How Unhealthy Are Artificial Sweeteners Compared To Sugar?

July 29, 2015


In recent years, we have been bombarded from the media with various information related to avoiding sugar at all cost and substituting it with artificial sweeteners. Experts from several leading universities and research institutions don’t seem to agree on the subject of sugar vs. artificial sweeteners, or at least on the adverse effects that artificial sweeteners actually produce in the body.

On the one side, Dr. Aaron E. Carroll, a professor of pediatrics at Indiana University, has shared his views that artificial sweeteners found in diet soda are good enough for his kids to consume the sugary drinks a few times a week.

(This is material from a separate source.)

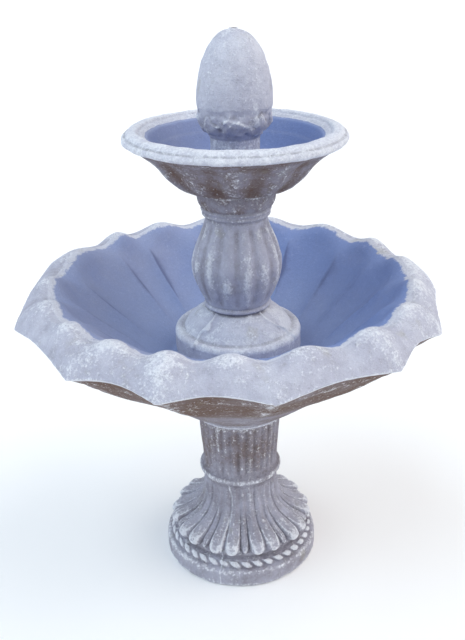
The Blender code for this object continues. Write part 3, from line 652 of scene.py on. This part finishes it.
class Look:
    """A material built from nodes, in object coordinates, so in metres of the frame."""

    def __init__(self, name, roughness=0.8, metallic=0.0):
        self.material = bpy.data.materials.new(name)
        self.material.use_nodes = True
        self.nodes = self.material.node_tree.nodes
        self.shader = self.nodes["Principled BSDF"]
        self.shader.inputs["Roughness"].default_value = roughness
        self.shader.inputs["Metallic"].default_value = metallic
        self.place = self.nodes.new("ShaderNodeTexCoord").outputs["Object"]

    def give(self, socket, value):
        if isinstance(value, bpy.types.NodeSocket):
            self.material.node_tree.links.new(value, socket)
        else:
            socket.default_value = value

    def sum(self, *terms, operation="ADD"):
        """One value from several, by adding them unless another operation is named."""
        total = terms[0]
        for term in terms[1:]:
            node = self.nodes.new("ShaderNodeMath")
            node.operation = operation
            self.give(node.inputs[0], total)
            self.give(node.inputs[1], term)
            total = node.outputs[0]
        return total

    def times(self, *terms):
        return self.sum(*terms, operation="MULTIPLY")

    def attribute(self, name):
        """The three colour channels and the alpha of a mesh's colour attribute."""
        source = self.nodes.new("ShaderNodeAttribute")
        source.attribute_name = name
        split = self.nodes.new("ShaderNodeSeparateColor")
        self.give(split.inputs[0], source.outputs["Color"])
        return (*split.outputs[:3], source.outputs["Alpha"])

    def stretched(self, size, shift=(0, 0, 0)):
        mapping = self.nodes.new("ShaderNodeMapping")
        self.give(mapping.inputs["Vector"], self.place)
        mapping.inputs["Scale"].default_value = size
        mapping.inputs["Location"].default_value = shift
        return mapping.outputs[0]

    def noise(self, scale, detail=4.0, roughness=0.55, size=(1, 1, 1), shift=(0, 0, 0)):
        """Noise with a middle value of 0, mostly between -0.25 and 0.25."""
        node = self.nodes.new("ShaderNodeTexNoise")
        self.give(node.inputs["Vector"], self.stretched(size, shift))
        node.inputs["Scale"].default_value = scale
        node.inputs["Detail"].default_value = detail
        node.inputs["Roughness"].default_value = roughness
        return self.sum(node.outputs[0], -0.5)

    def pits(self, scale, width):
        """1 in the middle of small round pits and 0 between them."""
        node = self.nodes.new("ShaderNodeTexVoronoi")
        self.give(node.inputs["Vector"], self.place)
        node.inputs["Scale"].default_value = scale
        return self.fade(node.outputs["Distance"], width, 0.0)

    def fade(self, value, low, high, top=1.0):
        """0 at low, rising smoothly to top at high."""
        node = self.nodes.new("ShaderNodeMapRange")
        node.interpolation_type = "SMOOTHSTEP"
        self.give(node.inputs["Value"], value)
        for name, number in (("From Min", low), ("From Max", high), ("To Max", top)):
            node.inputs[name].default_value = number
        return node.outputs[0]

    def mix(self, share, first, second):
        node = self.nodes.new("ShaderNodeMix")
        node.data_type = "RGBA"
        self.give(node.inputs["Factor"], share)
        self.give(node.inputs[6], first)
        self.give(node.inputs[7], second)
        return node.outputs[2]

    def colours(self, value, *stops):
        """A colour for each value from 0 to 1, from (value, colour) stops."""
        node = self.nodes.new("ShaderNodeValToRGB")
        self.give(node.inputs[0], value)
        marks = node.color_ramp.elements
        while len(marks) < len(stops):
            marks.new(0.5)
        for mark, (place, colour) in zip(marks, stops):
            mark.position = place
            mark.color = colour
        return node.outputs[0]

    def brighter(self, colour, value):
        """The colour times a value near 1."""
        node = self.nodes.new("ShaderNodeVectorMath")
        node.operation = "SCALE"
        self.give(node.inputs[0], colour)
        self.give(node.inputs["Scale"], value)
        return node.outputs[0]

    def upward(self):
        """1 where the surface faces straight up, 0 where it is upright or faces down."""
        shape = self.nodes.new("ShaderNodeNewGeometry")
        split = self.nodes.new("ShaderNodeSeparateXYZ")
        self.give(split.inputs[0], shape.outputs["Normal"])
        return self.fade(split.outputs["Z"], 0.1, 0.95)

    def done(self, colour, roughness=None, height=None, depth=0.001, strength=0.5):
        """Set the colour, the roughness and the bump, and return the material."""
        self.give(self.shader.inputs["Base Color"], colour)
        if roughness is not None:
            self.give(self.shader.inputs["Roughness"], roughness)
        if height is not None:
            node = self.nodes.new("ShaderNodeBump")
            node.inputs["Strength"].default_value = strength
            node.inputs["Distance"].default_value = depth
            self.give(node.inputs["Height"], height)
            self.give(self.shader.inputs["Normal"], node.outputs[0])
        return self.material


def cast_stone():
    """Grey cast stone: lime and painted highlight on proud edges, dirt and painted shade in
    hollows, old paint.
    """
    look = Look("cast_stone", roughness=0.9)
    proud_and_highlight, hollow, lime, dirt_and_shade = look.attribute("weather_and_shading")
    tone, paint = look.attribute("finish")[:2]
    patches = look.noise(13, 4, 0.6)
    blotches = look.noise(48, 5, 0.62, shift=(3, 1, 7))
    mottle = look.noise(150, 5, 0.65, shift=(5, 2, 1))
    scumble = look.noise(270, 4, 0.7, shift=(8, 3, 4))
    grain = look.noise(620, 3, 0.6)
    streaks = look.noise(1, 4, 0.6, size=(75, 75, 9))
    pits = look.times(look.pits(330, 0.34), look.fade(blotches, -0.06, 0.14))

    # brown follows tone, so undersides reach the brown end of these colours as painted shade.
    brown = look.sum(tone, look.times(patches, 0.70), look.times(blotches, 0.50),
                     look.times(mottle, 0.35))
    colour = look.colours(brown, (0.0, srgb(214, 216, 229)), (0.30, srgb(190, 191, 208)),
                          (0.60, srgb(156, 153, 166)), (0.82, srgb(126, 112, 112)),
                          (1.0, srgb(108, 84, 73)))
    olive = look.fade(look.noise(21, 3, 0.5, shift=(11, 4, 2)), 0.10, 0.26, 0.35)
    colour = look.mix(olive, colour, srgb(160, 156, 132))
    # Darker in hollows and with dirt: partly real dirt, partly painted shade in hollows, grooves
    # and creases.
    soil_and_shade = look.sum(look.times(hollow, 0.42), dirt_and_shade, look.times(mottle, 1.0),
                    look.times(scumble, 0.5), look.times(blotches, 0.5))
    colour = look.mix(look.fade(soil_and_shade, 0.14, 1.0, 0.72), colour, srgb(90, 84, 92))
    # Whiter with lime, on proud edges, on upward faces and with noise: partly real lime and wear,
    # partly painted highlights.
    scale = look.sum(look.times(proud_and_highlight, 0.50), lime, look.times(look.upward(), 0.12),
                     look.times(mottle, 1.3), look.times(scumble, 1.2), look.times(blotches, 0.9),
                     look.times(streaks, 0.9))
    colour = look.mix(look.fade(scale, 0.14, 0.80, 0.85), colour, srgb(236, 239, 247))
    # Near-white flecks, a little stronger on proud edges and with lime, so partly painted
    # highlight.
    flecks = look.sum(scumble, look.times(mottle, 0.9), look.times(proud_and_highlight, 0.22),
                      look.times(lime, 0.16), look.times(tone, 0.05))
    colour = look.mix(look.fade(flecks, 0.15, 0.36, 0.60), colour, srgb(240, 242, 249))
    colour = look.mix(look.times(pits, 0.40), colour, srgb(104, 100, 108))

    place = look.nodes.new("ShaderNodeSeparateXYZ")
    look.give(place.inputs[0], look.place)
    # The paint is paler and greyer toward the left (-X), with patches.
    paler_toward_left = look.sum(look.fade(place.outputs["X"], 0.16, -0.22, 0.66), look.times(patches, 0.7),
                     look.times(blotches, 0.35))
    blue = look.mix(paler_toward_left, srgb(122, 141, 190), srgb(151, 158, 187))
    # Painted light: paler blue low in the basin's pool, against the shade of the deep bowl.
    blue = look.mix(look.fade(place.outputs["Z"], 0.570, 0.470, 0.50), blue, srgb(150, 166, 205))
    blue = look.mix(look.fade(mottle, 0.07, 0.24, 0.25), blue, srgb(182, 190, 212))
    blue = look.mix(look.fade(lime, 0.05, 0.5, 0.5), blue, srgb(196, 200, 216))
    # Darker blue in blotches and where hollows and dirt are: partly stains, partly painted shade in
    # hollows and beside the ribs.
    blue = look.mix(look.fade(look.sum(look.times(hollow, 0.5), dirt_and_shade, look.times(blotches, 0.8)),
                              0.15, 0.95, 0.62), blue, srgb(70, 80, 124))
    painted = look.fade(look.sum(paint, look.times(blotches, 0.9), look.times(mottle, 0.5)),
                        0.38, 0.58)
    colour = look.mix(painted, colour, blue)
    colour = look.brighter(colour, look.sum(1.0, look.times(grain, 0.42), look.times(scumble, 0.20),
                                          look.times(mottle, 0.16)))

    bare = look.sum(1.0, look.times(painted, -0.72))
    height = look.times(bare, look.sum(look.times(mottle, 1.2), look.times(scumble, 0.8),
                                       look.times(grain, 0.7), look.times(pits, -0.6),
                                       look.times(blotches, 0.9)))
    gloss = look.sum(0.92, look.times(painted, -0.26), look.times(mottle, 0.25))
    return look.done(colour, gloss, height, depth=0.0034, strength=0.85)


def rubber():
    """Black rubber, dusty and slightly greyed by lime."""
    look = Look("black_rubber")
    dust = look.noise(160, 5, 0.6)
    grain = look.noise(1500, 2)
    colour = look.mix(look.fade(dust, -0.02, 0.22, 0.55), srgb(44, 44, 47), srgb(104, 106, 112))
    return look.done(colour, look.sum(0.78, look.times(dust, 0.5)),
                     look.sum(grain, dust), depth=0.0004)


def moulded_plastic(name, colour, worn, gloss):
    """Moulded plastic with a fine grain, rubbed shinier in patches, with a film of lime."""
    look = Look(name)
    texture = look.noise(1900, 2, 0.5)
    rubbed = look.noise(120, 4, 0.6)
    film = look.noise(340, 4, 0.65, size=(1, 1, 0.35))
    tint = look.mix(look.fade(rubbed, -0.10, 0.25, 0.6), colour, worn)
    tint = look.mix(look.fade(film, 0.06, 0.24, 0.35), tint, srgb(170, 172, 170))
    return look.done(tint, look.sum(gloss, look.times(rubbed, -0.5), look.times(film, 0.5)),
                     look.sum(texture, look.times(film, 0.4)), depth=0.0003, strength=0.4)


def clear_pvc():
    """Flexible PVC tube gone slightly milky, with green-brown growth inside."""
    look = Look("clear_pvc", roughness=0.22)
    look.shader.inputs["Transmission Weight"].default_value = 0.55
    look.shader.inputs["IOR"].default_value = 1.50
    growth = look.noise(70, 4, 0.6, size=(1, 1, 0.4))
    bands = look.noise(900, 2, 0.5, size=(0.2, 0.2, 1))
    colour = look.mix(look.fade(growth, 0.0, 0.24, 0.7), srgb(214, 221, 222), srgb(150, 152, 118))
    return look.done(colour, look.sum(0.24, look.times(growth, 0.4)), bands, depth=0.0002)


def copper():
    """Copper tube browned by weather, with verdigris."""
    look = Look("copper", metallic=1.0)
    tarnish = look.noise(110, 5, 0.6)
    green = look.noise(260, 4, 0.6, shift=(2, 6, 1))
    colour = look.colours(look.sum(0.5, tarnish), (0.30, srgb(198, 124, 92)),
                          (0.55, srgb(150, 92, 68)), (0.80, srgb(92, 64, 54)))
    colour = look.mix(look.fade(green, 0.08, 0.22, 0.8), colour, srgb(98, 150, 132))
    return look.done(colour, look.sum(0.40, look.times(tarnish, 0.6), look.times(green, 0.5)),
                     look.sum(green, tarnish), depth=0.0003)


def brushed_steel():
    """Stainless band, brushed round its girth, with water marks."""
    look = Look("clamp_steel", metallic=1.0)
    brushed = look.noise(1, 3, 0.6, size=(120, 120, 2600))
    marks = look.noise(420, 4, 0.6)
    colour = look.mix(look.fade(marks, 0.05, 0.22, 0.5), srgb(196, 198, 200), srgb(150, 148, 142))
    return look.done(colour, look.sum(0.33, look.times(brushed, 0.35), look.times(marks, 0.4)),
                     brushed, depth=0.0002)


def fine_grained(name, colour, darker, gloss):
    """A hard, pressed and sintered material, finely speckled."""
    look = Look(name)
    specks = look.noise(2200, 3, 0.6)
    stains = look.noise(220, 4, 0.6)
    tint = look.mix(look.fade(look.sum(specks, stains), -0.05, 0.30, 0.75), colour, darker)
    return look.done(tint, look.sum(gloss, look.times(stains, 0.4)), specks, depth=0.0002)


def dress_hidden_pieces():
    """Give each CAD piece that stays as it is a material of its own."""
    looks = {
        "black_rubber": rubber(),
        "pump_black": moulded_plastic("pump_black", srgb(40, 41, 44), srgb(72, 73, 76), 0.52),
        "pump_blue": moulded_plastic("pump_blue", srgb(42, 84, 148), srgb(86, 122, 172), 0.42),
        "clear_pvc": clear_pvc(),
        "copper": copper(),
        "steel": brushed_steel(),
        "ferrite": fine_grained("ferrite", srgb(74, 72, 71), srgb(44, 42, 42), 0.60),
        "white_ceramic": fine_grained("white_ceramic", srgb(238, 236, 230),
                                      srgb(204, 198, 186), 0.34),
    }
    for entry in frame["record"]["subparts"]:
        if entry["material_slot"] in looks:
            node = frame["nodes"][entry["node"]]
            node.data.materials.clear()
            node.data.materials.append(looks[entry["material_slot"]])


# ---------------------------------------------------------------- stage, light and camera

def stage():
    """A wide pale floor."""
    form = bmesh.new()
    bmesh.ops.create_circle(form, cap_ends=True, segments=96, radius=FLOOR_RADIUS)
    mesh = bpy.data.meshes.new("floor")
    form.to_mesh(mesh)
    form.free()
    floor = bpy.data.objects.new("floor", mesh)
    floor.location = (0, 0, -FLOOR_GAP)
    bpy.context.scene.collection.objects.link(floor)
    look = Look("pale_floor", roughness=0.9)
    mesh.materials.append(look.done(srgb(252, 252, 252)))


def soft_light(name, direction, colour, energy):
    """A broad, soft light from one direction."""
    lamp = bpy.data.lights.new(name, "SUN")
    lamp.color = colour
    lamp.energy = energy
    lamp.angle = math.radians(SUN_SPREAD)
    item = bpy.data.objects.new(name, lamp)
    bpy.context.scene.collection.objects.link(item)
    item.rotation_mode = "QUATERNION"
    item.rotation_quaternion = Vector(direction).to_track_quat("Z", "Y")


def lights():
    """A cool light from the left, a warm one from the right, and a pale room round them."""
    soft_light("sky_left", (-0.80, -0.30, 0.95), (0.70, 0.87, 1.0), 1.68)
    soft_light("sky_right", (0.85, -0.05, 0.80), (1.0, 0.95, 0.89), 1.72)
    world = bpy.data.worlds.new("room")
    bpy.context.scene.world = world
    world.use_nodes = True
    walls = world.node_tree.nodes["Background"]
    walls.inputs["Color"].default_value = (0.93, 0.95, 1.0, 1)
    walls.inputs["Strength"].default_value = 0.55


def camera():
    lens = bpy.data.cameras.new("camera")
    lens.lens = FOCAL_LENGTH
    lens.sensor_width = SENSOR
    lens.shift_x = CAMERA_SHIFT
    item = bpy.data.objects.new("camera", lens)
    item.matrix_world = (Matrix.Translation(CAMERA_PLACE)
                         @ Matrix.Rotation(math.radians(90 - CAMERA_PITCH), 4, "X")
                         @ Matrix.Rotation(math.radians(CAMERA_ROLL), 4, "Z"))
    bpy.context.scene.collection.objects.link(item)
    bpy.context.scene.camera = item


bpy.context.scene.view_settings.view_transform = "Standard"
camera()
lights()
stage()
stone = cast_stone()
base_pedestal(stone)
lower_basin(stone)
upper_pedestal(stone)
upper_bowl(stone)
finial(stone)
dress_hidden_pieces()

“The available evidence points to the fact that there appears to be a correlation between sugar consumption and health problems; none can be detected with artificial sweeteners.”

His statement was met with criticism on the other end, primarily from Susan E. Swithers, a professor of psychology at Purdue University.

“I would argue artificial sweeteners are not harmless, but may instead contribute to produce the very outcomes people are trying to avoid.”

So what should we layman do when even science can’t seem to agree on what’s healthy and what isn’t?

Avoiding sugar as much as possible will certainly have positive effects on our health, but what will consuming artificial sweeteners do? Swithers argues that when we consume something sweet, our body tells the brain to release insulin to absorb sugar. When the insulin finds to sugar to break down as there is none in artificial sweeteners, it tells our brain we’re hungry even when we’re not, which leads to unwanted weight gain.

It seems that artificial sweeteners aren’t the best of ideas.